Exactly the lines from the one that contains "Model this object" to the one that contains "snap_taper = 20.0", both lines included, should be copied, and no others.

···

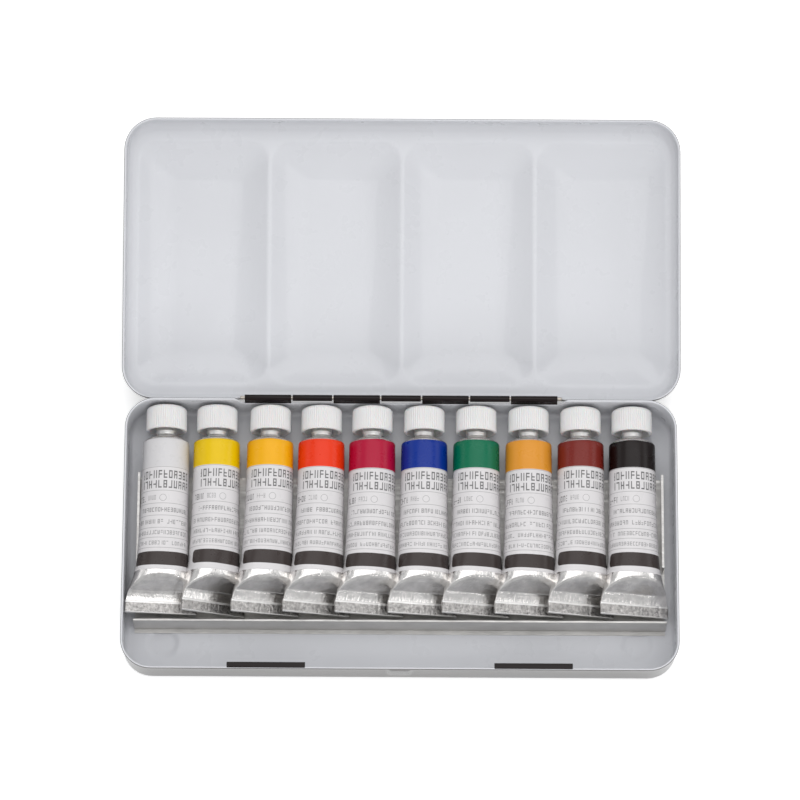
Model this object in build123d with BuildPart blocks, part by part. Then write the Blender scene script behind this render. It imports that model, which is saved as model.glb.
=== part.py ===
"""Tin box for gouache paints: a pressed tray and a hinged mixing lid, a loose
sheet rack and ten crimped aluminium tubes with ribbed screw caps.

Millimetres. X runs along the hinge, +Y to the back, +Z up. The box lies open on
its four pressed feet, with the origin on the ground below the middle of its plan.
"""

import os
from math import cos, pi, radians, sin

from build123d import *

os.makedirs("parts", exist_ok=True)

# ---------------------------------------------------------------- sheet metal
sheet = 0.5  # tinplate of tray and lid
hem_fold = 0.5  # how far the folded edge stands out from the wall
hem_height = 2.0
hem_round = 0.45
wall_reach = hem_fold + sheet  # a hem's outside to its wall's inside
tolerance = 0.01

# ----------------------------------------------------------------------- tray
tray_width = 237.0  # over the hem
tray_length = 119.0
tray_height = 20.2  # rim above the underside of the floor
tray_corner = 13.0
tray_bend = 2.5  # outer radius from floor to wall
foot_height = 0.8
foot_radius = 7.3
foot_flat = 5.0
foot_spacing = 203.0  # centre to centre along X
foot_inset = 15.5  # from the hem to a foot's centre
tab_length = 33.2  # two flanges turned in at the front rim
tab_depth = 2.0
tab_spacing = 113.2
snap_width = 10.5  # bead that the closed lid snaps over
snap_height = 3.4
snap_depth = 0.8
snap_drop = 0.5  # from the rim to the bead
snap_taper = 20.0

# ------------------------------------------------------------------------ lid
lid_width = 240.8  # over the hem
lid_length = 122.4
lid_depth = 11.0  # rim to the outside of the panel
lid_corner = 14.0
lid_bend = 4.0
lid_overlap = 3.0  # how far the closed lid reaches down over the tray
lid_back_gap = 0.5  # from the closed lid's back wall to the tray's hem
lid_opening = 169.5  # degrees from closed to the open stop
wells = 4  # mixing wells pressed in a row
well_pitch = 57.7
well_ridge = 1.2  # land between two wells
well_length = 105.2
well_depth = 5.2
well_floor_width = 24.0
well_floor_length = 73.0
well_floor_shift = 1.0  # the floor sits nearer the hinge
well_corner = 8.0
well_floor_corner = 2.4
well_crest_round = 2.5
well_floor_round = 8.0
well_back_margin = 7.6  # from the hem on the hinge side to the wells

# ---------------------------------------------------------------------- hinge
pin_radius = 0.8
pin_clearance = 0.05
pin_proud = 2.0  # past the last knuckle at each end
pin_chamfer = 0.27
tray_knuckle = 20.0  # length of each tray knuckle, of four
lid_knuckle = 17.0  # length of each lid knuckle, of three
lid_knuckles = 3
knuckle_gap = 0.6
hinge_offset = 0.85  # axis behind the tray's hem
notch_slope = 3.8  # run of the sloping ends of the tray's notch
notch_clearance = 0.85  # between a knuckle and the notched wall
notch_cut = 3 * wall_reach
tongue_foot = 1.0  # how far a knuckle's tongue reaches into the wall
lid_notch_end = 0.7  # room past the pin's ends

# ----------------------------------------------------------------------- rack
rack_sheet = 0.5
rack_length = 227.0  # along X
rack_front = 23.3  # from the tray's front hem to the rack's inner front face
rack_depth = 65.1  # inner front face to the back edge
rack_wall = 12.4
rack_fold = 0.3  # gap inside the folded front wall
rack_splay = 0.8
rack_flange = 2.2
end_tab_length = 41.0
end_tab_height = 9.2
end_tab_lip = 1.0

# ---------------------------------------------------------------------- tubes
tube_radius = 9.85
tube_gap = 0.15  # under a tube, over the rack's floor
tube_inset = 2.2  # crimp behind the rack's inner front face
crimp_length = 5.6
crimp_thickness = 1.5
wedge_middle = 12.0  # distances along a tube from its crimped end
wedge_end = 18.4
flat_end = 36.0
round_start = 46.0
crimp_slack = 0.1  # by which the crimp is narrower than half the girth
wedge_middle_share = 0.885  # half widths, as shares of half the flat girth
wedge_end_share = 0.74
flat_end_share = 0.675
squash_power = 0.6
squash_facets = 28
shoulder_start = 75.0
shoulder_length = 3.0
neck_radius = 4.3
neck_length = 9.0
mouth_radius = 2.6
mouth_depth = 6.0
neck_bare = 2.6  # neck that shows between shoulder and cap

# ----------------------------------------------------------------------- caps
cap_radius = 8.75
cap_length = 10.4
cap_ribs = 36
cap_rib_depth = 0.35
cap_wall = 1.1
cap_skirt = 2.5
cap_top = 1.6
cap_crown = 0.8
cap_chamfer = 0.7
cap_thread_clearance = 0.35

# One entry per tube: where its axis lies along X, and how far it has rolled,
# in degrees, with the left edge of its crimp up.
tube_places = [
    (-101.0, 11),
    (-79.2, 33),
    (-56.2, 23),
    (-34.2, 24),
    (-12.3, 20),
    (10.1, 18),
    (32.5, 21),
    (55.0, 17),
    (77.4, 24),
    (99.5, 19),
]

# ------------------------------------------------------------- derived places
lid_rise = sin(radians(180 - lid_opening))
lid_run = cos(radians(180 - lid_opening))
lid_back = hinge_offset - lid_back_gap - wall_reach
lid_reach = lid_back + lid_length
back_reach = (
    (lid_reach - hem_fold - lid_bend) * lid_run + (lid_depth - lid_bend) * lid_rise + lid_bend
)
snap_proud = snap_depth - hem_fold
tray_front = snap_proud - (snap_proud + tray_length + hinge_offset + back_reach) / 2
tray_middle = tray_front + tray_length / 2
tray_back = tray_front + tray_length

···

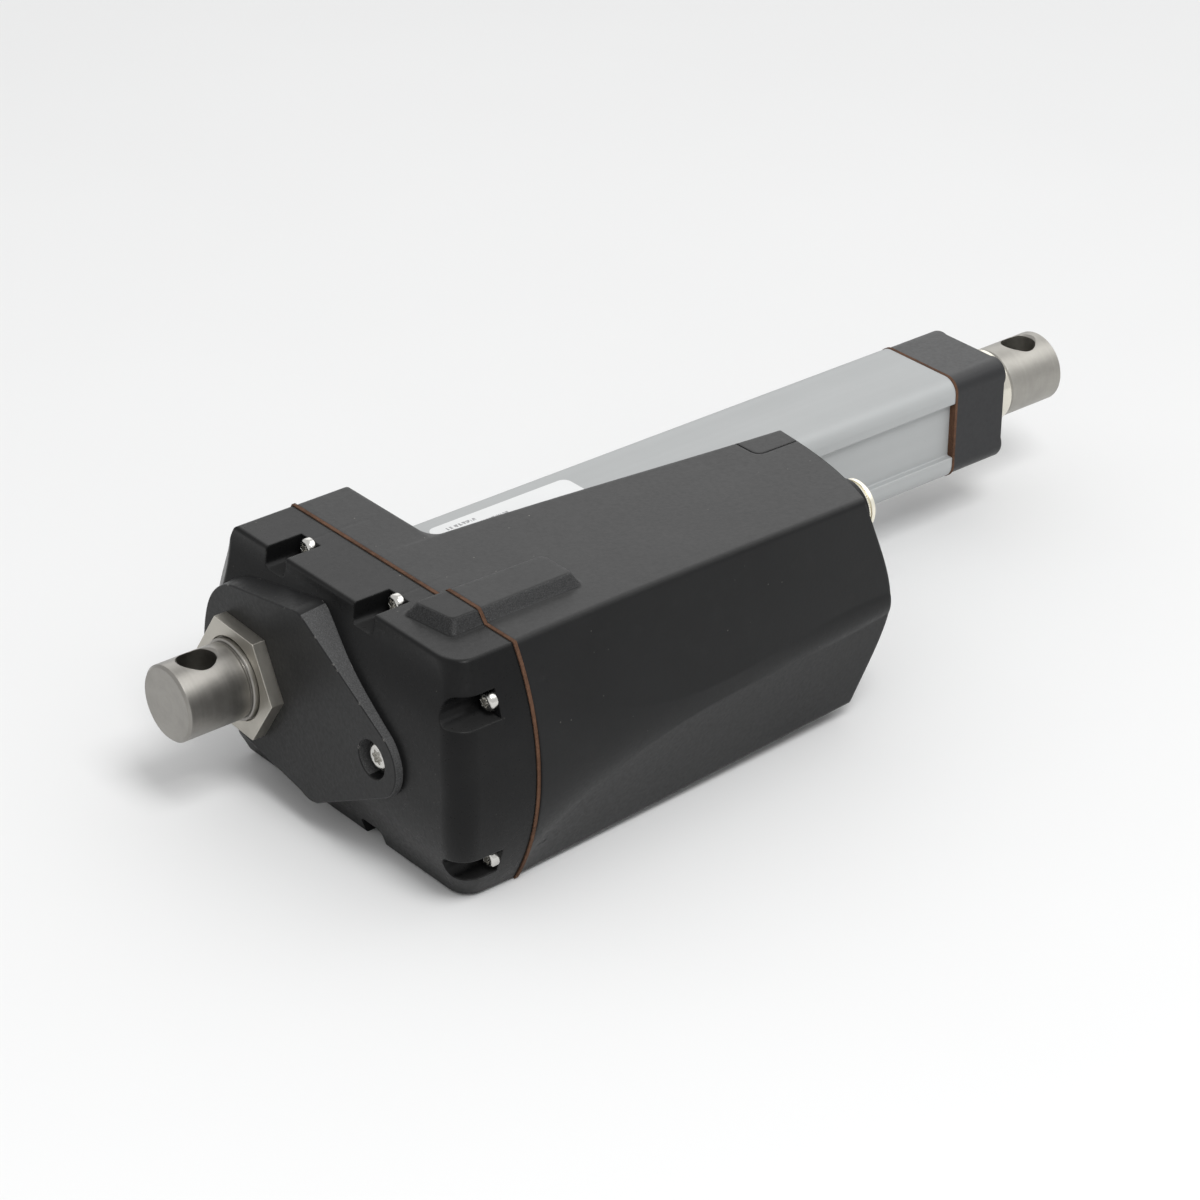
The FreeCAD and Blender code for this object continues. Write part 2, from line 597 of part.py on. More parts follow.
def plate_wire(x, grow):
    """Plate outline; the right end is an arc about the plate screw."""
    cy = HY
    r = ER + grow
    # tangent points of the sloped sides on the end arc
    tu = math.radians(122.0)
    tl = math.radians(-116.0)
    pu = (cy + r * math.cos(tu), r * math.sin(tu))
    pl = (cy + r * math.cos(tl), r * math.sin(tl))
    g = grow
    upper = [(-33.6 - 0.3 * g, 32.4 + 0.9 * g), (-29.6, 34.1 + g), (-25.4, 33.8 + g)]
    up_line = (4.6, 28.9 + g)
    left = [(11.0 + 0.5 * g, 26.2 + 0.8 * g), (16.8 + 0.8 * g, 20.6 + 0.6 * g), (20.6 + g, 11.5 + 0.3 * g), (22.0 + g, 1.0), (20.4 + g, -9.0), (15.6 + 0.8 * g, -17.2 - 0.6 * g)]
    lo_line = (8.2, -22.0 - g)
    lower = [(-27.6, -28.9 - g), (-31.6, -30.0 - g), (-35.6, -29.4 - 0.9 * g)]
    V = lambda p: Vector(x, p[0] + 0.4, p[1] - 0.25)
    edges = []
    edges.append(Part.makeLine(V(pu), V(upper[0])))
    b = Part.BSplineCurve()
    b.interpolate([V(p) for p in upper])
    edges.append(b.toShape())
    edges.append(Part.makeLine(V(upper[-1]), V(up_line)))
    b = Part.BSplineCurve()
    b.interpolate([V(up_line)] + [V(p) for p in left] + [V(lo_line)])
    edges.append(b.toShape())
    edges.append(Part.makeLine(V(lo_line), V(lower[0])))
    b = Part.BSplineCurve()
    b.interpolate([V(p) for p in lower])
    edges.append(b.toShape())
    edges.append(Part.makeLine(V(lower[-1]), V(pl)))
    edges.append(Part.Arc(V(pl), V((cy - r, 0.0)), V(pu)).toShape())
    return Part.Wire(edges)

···

## Answer to the task
Model this object in build123d with BuildPart blocks, part by part. Then write the Blender scene script behind this render. It imports that model, which is saved as model.glb.
=== part.py ===
"""Tin box for gouache paints: a pressed tray and a hinged mixing lid, a loose
sheet rack and ten crimped aluminium tubes with ribbed screw caps.

Millimetres. X runs along the hinge, +Y to the back, +Z up. The box lies open on
its four pressed feet, with the origin on the ground below the middle of its plan.
"""

import os
from math import cos, pi, radians, sin

from build123d import *

os.makedirs("parts", exist_ok=True)

# ---------------------------------------------------------------- sheet metal
sheet = 0.5  # tinplate of tray and lid
hem_fold = 0.5  # how far the folded edge stands out from the wall
hem_height = 2.0
hem_round = 0.45
wall_reach = hem_fold + sheet  # a hem's outside to its wall's inside
tolerance = 0.01

# ----------------------------------------------------------------------- tray
tray_width = 237.0  # over the hem
tray_length = 119.0
tray_height = 20.2  # rim above the underside of the floor
tray_corner = 13.0
tray_bend = 2.5  # outer radius from floor to wall
foot_height = 0.8
foot_radius = 7.3
foot_flat = 5.0
foot_spacing = 203.0  # centre to centre along X
foot_inset = 15.5  # from the hem to a foot's centre
tab_length = 33.2  # two flanges turned in at the front rim
tab_depth = 2.0
tab_spacing = 113.2
snap_width = 10.5  # bead that the closed lid snaps over
snap_height = 3.4
snap_depth = 0.8
snap_drop = 0.5  # from the rim to the bead
snap_taper = 20.0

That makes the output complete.